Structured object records

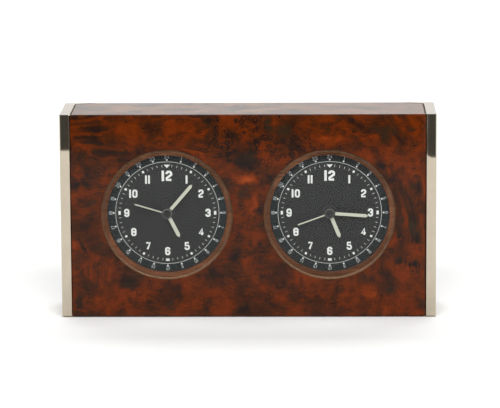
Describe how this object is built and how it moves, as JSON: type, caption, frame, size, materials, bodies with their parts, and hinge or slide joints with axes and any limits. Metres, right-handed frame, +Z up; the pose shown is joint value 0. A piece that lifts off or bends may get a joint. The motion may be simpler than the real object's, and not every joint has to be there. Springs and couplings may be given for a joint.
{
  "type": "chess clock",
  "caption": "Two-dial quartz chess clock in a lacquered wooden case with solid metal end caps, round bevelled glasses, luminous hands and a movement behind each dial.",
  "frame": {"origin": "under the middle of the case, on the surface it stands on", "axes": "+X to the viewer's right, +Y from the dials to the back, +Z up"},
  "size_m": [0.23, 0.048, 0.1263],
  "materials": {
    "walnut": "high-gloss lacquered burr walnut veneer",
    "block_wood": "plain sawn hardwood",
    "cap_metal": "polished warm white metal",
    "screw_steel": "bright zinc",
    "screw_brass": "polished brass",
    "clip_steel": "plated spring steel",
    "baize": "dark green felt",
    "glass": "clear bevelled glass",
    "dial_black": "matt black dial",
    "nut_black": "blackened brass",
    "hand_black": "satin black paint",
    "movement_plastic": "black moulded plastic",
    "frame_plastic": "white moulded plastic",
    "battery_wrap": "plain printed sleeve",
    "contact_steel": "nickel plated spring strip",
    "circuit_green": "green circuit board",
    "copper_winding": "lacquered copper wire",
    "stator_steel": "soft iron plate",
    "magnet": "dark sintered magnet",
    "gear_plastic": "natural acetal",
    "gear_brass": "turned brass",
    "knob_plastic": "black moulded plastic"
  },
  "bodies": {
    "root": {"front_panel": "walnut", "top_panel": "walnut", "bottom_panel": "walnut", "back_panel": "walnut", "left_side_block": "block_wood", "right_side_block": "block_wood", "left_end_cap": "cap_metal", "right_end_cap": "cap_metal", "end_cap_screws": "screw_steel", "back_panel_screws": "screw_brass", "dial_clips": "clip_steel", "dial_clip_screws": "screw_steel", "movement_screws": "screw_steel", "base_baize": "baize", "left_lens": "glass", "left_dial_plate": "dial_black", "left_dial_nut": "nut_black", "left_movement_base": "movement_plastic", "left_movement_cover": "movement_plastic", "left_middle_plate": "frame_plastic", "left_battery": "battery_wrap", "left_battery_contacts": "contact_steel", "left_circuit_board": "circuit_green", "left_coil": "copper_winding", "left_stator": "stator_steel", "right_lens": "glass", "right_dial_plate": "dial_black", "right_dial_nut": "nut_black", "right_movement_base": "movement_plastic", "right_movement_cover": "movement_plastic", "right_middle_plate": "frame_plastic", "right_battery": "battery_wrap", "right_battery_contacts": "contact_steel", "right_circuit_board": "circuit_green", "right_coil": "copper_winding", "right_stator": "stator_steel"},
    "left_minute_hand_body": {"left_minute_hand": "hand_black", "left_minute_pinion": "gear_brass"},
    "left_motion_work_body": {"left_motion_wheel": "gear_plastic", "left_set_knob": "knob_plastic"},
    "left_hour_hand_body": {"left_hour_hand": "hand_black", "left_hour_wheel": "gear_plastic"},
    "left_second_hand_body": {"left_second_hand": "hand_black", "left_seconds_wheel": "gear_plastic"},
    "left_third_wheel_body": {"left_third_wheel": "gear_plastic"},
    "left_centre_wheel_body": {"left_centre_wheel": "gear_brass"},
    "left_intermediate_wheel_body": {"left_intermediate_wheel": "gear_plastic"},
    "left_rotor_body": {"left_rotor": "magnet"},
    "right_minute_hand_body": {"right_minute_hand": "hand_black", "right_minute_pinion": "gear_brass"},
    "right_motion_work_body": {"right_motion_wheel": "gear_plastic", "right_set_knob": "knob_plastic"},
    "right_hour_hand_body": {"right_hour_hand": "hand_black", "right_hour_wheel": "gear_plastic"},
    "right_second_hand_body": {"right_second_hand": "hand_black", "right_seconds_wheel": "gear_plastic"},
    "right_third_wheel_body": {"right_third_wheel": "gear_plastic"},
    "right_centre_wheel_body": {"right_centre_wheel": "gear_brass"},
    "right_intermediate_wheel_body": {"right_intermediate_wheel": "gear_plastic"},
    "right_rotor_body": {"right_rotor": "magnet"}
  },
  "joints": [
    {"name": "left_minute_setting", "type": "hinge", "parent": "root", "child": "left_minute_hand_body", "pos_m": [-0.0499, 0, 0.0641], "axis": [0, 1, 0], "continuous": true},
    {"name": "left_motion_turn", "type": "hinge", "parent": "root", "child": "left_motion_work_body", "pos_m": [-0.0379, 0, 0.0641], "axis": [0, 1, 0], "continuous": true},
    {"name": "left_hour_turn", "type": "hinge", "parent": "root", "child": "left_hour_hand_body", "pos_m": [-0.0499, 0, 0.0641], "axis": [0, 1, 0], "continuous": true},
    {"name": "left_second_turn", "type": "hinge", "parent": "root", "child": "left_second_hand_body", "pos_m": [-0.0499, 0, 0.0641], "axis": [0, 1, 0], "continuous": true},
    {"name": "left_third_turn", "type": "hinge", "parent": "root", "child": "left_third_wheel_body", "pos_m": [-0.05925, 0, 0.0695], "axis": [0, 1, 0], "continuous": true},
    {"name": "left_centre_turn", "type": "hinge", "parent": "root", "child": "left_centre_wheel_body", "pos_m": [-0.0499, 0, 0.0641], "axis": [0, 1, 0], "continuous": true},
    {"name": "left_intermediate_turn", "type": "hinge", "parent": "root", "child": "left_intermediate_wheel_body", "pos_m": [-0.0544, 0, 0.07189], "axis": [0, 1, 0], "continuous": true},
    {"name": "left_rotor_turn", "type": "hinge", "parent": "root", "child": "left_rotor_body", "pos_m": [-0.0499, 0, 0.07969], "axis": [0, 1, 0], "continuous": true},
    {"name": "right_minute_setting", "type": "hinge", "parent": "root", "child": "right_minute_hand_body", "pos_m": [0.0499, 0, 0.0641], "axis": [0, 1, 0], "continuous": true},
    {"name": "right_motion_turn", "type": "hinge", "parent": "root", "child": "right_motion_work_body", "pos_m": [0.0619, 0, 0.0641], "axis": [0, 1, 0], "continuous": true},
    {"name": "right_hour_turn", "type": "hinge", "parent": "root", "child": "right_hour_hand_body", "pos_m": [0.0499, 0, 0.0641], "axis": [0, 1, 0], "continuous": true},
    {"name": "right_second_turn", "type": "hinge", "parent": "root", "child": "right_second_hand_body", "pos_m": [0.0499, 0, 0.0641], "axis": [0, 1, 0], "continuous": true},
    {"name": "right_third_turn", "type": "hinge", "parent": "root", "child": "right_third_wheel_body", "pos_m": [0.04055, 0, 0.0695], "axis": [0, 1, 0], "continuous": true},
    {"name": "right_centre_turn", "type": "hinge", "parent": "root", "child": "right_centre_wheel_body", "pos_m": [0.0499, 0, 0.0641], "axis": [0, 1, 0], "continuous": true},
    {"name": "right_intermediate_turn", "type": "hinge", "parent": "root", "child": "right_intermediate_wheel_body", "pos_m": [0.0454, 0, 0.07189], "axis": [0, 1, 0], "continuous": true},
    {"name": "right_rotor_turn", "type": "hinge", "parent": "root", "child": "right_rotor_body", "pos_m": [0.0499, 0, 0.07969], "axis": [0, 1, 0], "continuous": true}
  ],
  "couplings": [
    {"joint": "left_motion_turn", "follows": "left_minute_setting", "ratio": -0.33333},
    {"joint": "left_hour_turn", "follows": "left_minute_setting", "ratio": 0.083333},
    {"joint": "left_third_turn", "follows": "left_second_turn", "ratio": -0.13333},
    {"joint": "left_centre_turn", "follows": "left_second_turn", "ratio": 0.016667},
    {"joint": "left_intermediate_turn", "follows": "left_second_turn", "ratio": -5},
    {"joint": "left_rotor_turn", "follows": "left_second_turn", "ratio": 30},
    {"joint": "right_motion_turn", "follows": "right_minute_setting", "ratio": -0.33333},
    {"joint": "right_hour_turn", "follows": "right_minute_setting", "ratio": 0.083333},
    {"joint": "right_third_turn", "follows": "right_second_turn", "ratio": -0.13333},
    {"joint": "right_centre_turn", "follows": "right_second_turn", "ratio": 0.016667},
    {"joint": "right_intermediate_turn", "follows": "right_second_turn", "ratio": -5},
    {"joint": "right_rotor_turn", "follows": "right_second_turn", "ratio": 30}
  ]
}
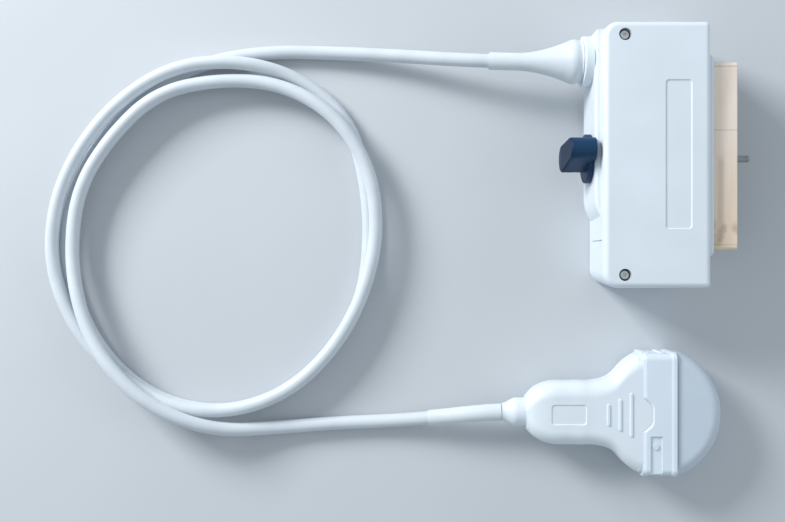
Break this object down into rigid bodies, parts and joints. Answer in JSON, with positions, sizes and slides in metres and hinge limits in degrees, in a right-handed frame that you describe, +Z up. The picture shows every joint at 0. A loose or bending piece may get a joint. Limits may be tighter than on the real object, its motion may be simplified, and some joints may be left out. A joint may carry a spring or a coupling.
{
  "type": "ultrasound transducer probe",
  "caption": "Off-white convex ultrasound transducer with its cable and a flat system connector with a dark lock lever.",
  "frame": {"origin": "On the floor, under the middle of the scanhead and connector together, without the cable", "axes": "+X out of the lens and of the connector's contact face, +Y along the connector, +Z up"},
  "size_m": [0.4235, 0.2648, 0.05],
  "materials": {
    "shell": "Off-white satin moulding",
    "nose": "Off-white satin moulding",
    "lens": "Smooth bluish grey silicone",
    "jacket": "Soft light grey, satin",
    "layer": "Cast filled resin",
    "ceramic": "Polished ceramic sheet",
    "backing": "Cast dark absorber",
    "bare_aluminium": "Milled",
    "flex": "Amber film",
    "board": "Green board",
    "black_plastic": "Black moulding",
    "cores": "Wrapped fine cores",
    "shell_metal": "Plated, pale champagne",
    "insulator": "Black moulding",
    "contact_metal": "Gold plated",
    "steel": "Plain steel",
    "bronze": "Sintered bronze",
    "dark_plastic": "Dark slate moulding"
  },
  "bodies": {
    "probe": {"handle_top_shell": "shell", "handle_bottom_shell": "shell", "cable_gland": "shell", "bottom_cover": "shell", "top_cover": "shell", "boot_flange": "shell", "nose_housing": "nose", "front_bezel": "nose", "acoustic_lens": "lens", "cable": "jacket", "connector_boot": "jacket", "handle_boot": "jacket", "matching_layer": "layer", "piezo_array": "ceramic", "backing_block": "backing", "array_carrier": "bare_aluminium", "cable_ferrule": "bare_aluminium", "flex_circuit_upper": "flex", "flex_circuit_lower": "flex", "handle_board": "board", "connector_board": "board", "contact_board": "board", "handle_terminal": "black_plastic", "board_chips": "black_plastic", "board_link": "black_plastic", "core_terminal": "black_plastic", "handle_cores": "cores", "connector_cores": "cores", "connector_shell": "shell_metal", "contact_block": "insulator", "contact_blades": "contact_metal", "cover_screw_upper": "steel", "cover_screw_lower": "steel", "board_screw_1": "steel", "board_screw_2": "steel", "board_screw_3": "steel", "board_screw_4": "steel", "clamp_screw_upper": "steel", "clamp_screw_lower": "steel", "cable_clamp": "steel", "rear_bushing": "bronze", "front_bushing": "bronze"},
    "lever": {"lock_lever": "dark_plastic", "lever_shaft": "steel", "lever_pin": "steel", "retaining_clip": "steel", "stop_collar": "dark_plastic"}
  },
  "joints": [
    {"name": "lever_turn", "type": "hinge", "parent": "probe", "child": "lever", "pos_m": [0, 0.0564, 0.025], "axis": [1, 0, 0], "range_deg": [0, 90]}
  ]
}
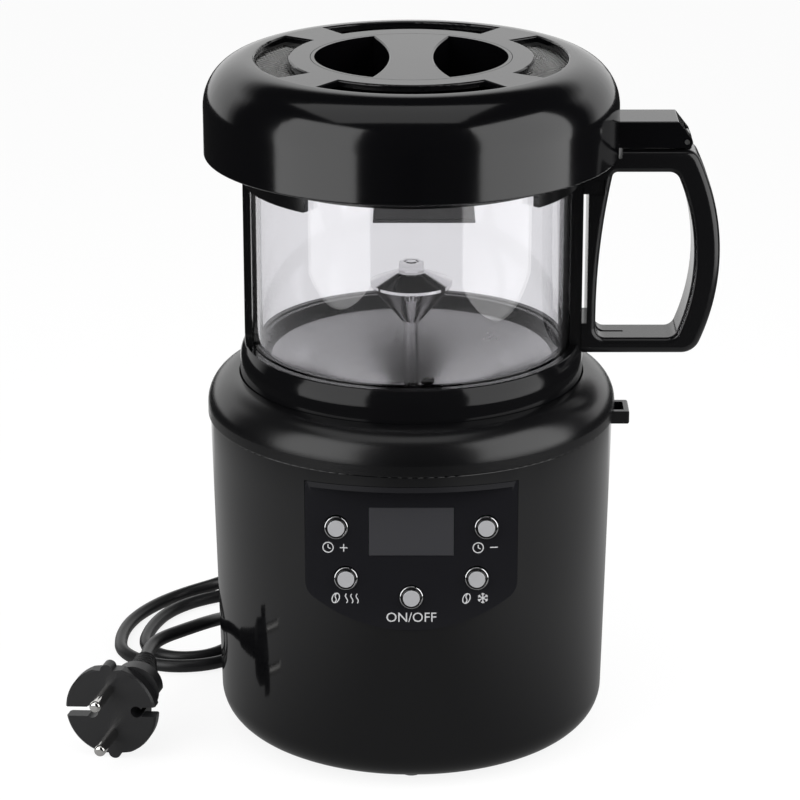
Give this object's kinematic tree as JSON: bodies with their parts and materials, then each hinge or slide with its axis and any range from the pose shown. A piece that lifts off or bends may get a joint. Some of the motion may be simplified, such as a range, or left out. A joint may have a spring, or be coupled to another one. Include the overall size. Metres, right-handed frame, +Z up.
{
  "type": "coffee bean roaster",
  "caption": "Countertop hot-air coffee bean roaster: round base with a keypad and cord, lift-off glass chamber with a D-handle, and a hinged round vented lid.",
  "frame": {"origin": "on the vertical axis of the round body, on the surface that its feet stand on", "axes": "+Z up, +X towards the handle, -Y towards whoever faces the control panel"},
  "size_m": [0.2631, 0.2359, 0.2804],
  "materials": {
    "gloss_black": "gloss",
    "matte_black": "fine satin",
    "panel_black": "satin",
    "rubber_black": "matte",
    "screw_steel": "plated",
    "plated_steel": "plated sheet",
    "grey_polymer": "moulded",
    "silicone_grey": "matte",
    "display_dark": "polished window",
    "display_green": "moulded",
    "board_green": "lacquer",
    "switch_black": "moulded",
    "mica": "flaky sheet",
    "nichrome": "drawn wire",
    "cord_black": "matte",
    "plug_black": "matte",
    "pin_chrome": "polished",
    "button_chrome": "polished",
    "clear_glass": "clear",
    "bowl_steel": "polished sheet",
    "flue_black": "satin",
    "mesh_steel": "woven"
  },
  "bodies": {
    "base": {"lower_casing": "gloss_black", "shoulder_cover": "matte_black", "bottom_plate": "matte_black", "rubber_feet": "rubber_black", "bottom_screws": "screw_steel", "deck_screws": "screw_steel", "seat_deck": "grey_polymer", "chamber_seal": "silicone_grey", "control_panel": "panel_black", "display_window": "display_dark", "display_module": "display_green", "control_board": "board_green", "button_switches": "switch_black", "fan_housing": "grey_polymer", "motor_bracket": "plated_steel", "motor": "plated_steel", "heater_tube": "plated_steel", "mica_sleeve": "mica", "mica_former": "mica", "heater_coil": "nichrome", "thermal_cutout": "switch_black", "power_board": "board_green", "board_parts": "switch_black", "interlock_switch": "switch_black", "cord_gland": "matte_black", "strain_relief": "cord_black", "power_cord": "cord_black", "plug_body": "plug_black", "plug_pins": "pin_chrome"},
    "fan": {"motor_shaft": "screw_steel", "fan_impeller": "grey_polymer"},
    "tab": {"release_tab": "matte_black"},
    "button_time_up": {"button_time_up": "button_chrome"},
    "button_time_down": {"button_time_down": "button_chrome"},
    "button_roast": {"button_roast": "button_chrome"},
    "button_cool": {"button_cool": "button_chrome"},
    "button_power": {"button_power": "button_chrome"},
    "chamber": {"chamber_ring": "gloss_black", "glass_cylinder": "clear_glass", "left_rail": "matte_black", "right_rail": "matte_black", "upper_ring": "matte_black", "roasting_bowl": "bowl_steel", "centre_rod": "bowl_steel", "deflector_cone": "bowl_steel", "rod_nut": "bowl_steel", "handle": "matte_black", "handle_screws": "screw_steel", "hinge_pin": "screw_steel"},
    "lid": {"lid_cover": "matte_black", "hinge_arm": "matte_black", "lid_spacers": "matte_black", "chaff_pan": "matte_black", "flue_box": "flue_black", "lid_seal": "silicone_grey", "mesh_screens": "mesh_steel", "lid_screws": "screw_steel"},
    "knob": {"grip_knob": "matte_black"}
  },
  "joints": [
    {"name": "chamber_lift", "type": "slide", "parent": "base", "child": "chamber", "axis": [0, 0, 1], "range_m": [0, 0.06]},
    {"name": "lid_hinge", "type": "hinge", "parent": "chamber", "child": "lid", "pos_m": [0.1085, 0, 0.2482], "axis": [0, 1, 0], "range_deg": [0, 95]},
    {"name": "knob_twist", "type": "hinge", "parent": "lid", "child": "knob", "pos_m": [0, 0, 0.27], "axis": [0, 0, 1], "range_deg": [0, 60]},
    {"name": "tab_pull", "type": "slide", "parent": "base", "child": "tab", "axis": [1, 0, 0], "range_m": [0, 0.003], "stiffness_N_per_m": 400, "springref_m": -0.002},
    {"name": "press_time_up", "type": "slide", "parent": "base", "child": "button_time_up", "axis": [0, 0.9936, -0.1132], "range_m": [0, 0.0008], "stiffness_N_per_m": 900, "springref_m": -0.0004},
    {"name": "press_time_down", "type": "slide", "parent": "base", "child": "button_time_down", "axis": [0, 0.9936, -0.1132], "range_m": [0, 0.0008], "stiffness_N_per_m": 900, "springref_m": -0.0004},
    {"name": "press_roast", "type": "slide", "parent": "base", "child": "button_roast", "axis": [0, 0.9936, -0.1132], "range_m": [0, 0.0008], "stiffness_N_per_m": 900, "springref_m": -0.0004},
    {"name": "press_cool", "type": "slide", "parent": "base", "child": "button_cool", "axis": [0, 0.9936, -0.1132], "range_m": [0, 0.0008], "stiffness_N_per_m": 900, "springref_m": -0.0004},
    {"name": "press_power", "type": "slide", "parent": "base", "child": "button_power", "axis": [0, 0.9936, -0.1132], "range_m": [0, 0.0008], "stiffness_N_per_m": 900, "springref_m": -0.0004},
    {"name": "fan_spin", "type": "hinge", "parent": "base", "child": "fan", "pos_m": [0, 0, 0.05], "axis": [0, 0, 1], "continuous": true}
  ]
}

Set task:
Looking at the entries above, say how many lines contain the word "from". Only the number is wanted.

Complete answer:
2